Sunday 29 March 2020

The Panzer Dragoon Remake: Flying Blind Through Familiar Skies

I’ve always been sympathetic to, and even charmed by Sega’s mid-‘90s transitional struggles. For a time, the company was caught perpetually off guard as the industry conventions it had relied on (and indeed, helped define) crumbled amidst a swift generational shift. Sega adapted, more or less. It eventually forged its own creative renaissance that continues to endear the company to many of us today, even if it was ultimately a victim of that sea change.

In my mind, no game exemplified that precarious phase more than the original Panzer Dragoon. As something of a killer app in the Sega Saturn’s early days, the original title stands as a cult classic, particularly by association with its offspring. Fans maintain an enduring fondness for the original Panzer Dragoon, of course, but it remains even better known for kicking off a remarkable and criminally underappreciated gaming franchise.
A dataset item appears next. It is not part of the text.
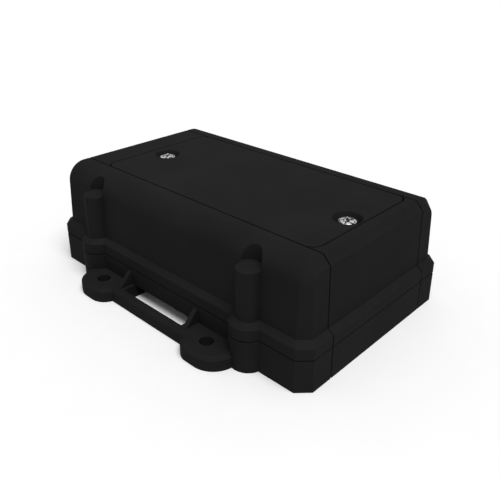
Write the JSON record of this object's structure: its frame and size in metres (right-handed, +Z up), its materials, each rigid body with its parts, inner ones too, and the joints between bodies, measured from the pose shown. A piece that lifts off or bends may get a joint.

For its part, the original Panzer Dragoon was a timid first step in a bold new direction. It navigated a generational chasm between a familiar arcade-action framework and the unbound possibilities of 3D gaming. Between them, Panzer Dragoon took a contorted middle path. It utilized the third dimension to great artistic and mechanical effect, hoisting players atop a majestic dragon and immersing them in a 360˚ perspective as they locked lasers with fantastical beasts in a mysterious, post-apocalyptic setting. Those concepts contributed to a distinct vision and tone that felt entirely new. However, several of the game's structural aspects – like its rigidly linear pathways, finite life/continue counts, and lack of upgrades or progression systems – did not.

The game is about dragons, after all, so in those terms the original Panzer Dragoon was like a young fledgling: confined to well-trodden ground despite its loftier ambitions for flight. With later installments, the series would grow its wings, evolve with more modern conventions, and soar with a swagger to match its ambition.

But now, 25 years later, developer MegaPixel Studio and publisher Forever Entertainment return us to that young fledgling via the Nintendo Switch (for now, with PC and other platforms eventually).

At face value, the Panzer Dragoon remake basically does what it promises. It lets me hop back into the dragon’s saddle and guides me through the linear pathways and familiar locales from the original game. Homing lasers in tow, I again blast the waves of monsters surrounding me. The remake largely succeeds in replicating the basic structure of Panzer Dragoon, no doubt, but it overlooks many of the things which defined its novel vision in the first place. At no point does the Panzer Dragoon remake ever make a compelling case for why it really needed to exist.